A revamp of the story, and or characters would do a world of good to the game. With my reviews, I’m finding myself wanting more and more to give a example at the end, to maybe show what a new game in a series could do to win me and more people over, so here is my idea for Sniper Elite 6:
The first mission finds Karl getting intel about Hitler’s new war machine super weapon. Karl goes off to thwart the plan and gets captured, and interrogated by Hitler and his goons. Karl isn’t heard from for a few weeks, and so a team of new sniper recruits are tasked with going behind enemy lines and finding him. Allowing each map to either be explored as a single person of the new task force, or lead a team (Rainbow Six 3 style) to learn more about Karl and what happened to him. With each level advancement, you get deeper undercover and start making your way up the Nazi ranks to learn more about Hitler’s secret weapon and also find Karl.

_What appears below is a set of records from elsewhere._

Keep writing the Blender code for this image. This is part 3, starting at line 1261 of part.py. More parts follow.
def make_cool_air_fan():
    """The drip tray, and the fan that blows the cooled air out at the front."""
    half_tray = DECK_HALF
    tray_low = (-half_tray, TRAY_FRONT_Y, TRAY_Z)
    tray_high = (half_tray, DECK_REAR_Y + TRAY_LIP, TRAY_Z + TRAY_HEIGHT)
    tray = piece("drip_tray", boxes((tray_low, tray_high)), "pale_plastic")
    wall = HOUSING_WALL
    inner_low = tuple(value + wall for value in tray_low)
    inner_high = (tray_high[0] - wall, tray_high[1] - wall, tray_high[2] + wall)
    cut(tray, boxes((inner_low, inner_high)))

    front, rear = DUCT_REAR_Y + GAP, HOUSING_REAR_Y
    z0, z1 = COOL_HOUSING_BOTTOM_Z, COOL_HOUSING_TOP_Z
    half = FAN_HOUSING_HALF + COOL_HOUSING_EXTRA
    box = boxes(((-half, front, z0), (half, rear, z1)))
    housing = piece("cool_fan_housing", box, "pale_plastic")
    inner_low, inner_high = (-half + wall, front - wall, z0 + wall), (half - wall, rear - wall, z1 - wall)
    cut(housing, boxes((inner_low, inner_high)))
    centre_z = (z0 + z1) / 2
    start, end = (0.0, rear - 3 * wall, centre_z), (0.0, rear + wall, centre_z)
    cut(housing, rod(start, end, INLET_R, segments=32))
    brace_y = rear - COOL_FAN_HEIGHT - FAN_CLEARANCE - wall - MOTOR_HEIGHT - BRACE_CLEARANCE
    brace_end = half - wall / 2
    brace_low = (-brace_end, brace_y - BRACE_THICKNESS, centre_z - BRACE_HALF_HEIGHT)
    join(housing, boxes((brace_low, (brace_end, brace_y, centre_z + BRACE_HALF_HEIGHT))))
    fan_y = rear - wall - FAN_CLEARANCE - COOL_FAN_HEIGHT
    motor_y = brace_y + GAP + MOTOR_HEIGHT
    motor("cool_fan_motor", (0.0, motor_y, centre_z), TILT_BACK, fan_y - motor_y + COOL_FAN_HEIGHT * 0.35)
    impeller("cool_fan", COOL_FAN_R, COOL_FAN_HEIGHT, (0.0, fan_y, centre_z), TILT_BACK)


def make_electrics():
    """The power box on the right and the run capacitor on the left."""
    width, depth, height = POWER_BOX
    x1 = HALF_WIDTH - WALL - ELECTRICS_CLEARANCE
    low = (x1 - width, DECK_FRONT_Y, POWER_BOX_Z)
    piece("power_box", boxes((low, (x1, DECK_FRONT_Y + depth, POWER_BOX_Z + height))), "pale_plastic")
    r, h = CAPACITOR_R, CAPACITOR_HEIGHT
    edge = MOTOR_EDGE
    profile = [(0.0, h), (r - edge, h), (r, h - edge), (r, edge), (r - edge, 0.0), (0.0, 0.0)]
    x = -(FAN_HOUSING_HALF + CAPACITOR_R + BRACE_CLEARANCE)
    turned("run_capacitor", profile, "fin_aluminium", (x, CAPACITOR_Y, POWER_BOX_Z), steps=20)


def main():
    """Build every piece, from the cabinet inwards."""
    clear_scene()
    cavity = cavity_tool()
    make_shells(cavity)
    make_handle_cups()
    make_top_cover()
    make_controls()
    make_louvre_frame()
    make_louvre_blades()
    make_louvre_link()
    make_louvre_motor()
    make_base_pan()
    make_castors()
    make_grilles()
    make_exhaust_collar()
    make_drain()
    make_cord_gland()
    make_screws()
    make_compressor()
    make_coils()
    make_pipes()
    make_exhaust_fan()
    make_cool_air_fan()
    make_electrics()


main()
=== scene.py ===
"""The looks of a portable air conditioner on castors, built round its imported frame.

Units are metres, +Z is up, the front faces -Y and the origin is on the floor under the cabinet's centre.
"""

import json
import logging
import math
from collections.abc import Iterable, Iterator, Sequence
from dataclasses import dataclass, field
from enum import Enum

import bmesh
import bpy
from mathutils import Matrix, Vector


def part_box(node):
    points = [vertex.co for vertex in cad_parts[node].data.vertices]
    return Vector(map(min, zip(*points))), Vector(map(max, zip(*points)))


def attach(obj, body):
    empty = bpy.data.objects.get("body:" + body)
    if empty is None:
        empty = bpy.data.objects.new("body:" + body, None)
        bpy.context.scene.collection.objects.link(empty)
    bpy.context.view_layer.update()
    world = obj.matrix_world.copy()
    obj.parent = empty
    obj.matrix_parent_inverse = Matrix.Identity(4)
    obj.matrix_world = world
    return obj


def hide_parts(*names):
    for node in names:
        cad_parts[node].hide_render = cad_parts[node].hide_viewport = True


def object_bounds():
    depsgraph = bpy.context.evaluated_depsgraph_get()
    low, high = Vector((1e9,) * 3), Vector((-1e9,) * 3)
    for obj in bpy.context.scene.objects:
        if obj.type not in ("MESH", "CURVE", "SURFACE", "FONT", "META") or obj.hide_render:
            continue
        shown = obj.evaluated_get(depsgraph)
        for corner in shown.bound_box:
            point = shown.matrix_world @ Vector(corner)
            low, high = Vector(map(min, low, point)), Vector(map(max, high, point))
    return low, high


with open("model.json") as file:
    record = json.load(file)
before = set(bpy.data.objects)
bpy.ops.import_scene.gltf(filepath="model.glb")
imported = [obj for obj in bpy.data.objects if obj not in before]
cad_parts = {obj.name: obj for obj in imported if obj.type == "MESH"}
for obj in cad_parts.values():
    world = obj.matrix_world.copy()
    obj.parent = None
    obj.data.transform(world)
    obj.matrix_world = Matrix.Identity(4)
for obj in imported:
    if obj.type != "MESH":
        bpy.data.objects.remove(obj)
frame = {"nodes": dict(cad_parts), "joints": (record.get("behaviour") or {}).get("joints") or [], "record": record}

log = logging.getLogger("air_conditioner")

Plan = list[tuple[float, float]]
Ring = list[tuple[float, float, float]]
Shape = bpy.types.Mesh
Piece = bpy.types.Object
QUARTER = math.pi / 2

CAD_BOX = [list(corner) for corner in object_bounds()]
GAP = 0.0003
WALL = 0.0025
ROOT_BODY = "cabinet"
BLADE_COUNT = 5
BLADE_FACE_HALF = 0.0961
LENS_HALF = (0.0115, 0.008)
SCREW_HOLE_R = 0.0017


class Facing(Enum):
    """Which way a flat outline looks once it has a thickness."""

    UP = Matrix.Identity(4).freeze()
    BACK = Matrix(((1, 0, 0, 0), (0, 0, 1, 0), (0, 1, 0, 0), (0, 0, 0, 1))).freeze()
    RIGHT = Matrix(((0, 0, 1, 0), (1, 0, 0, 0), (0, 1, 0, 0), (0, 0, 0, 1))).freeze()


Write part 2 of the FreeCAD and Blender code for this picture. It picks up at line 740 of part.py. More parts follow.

At the end, Karl has been brainwashed and turned into the Nazi’s permiere Sniper, and you and your team either have to capture him and try and help him, or take him out. The choice being up to you, and with metadata and metrics, if more people chose to kill him, that could influence the direction of Sniper Elite 7. This is just an idea I thought of just now as I typed it, and nothing more than that. A fun thought exercise to see if I could find a new way to make the series feel reinvigorated and breathe some new life into it. Sniper Elite 5 isn’t a bad game, it just doesn’t do enough to really keep my interest more than going through the same fun environments and see how far I could snipe people from, it’s enjoyable, and certainly worth playing on GamePass for free, but spending money on it is a lot harder recommendation than I’d feel like it should be.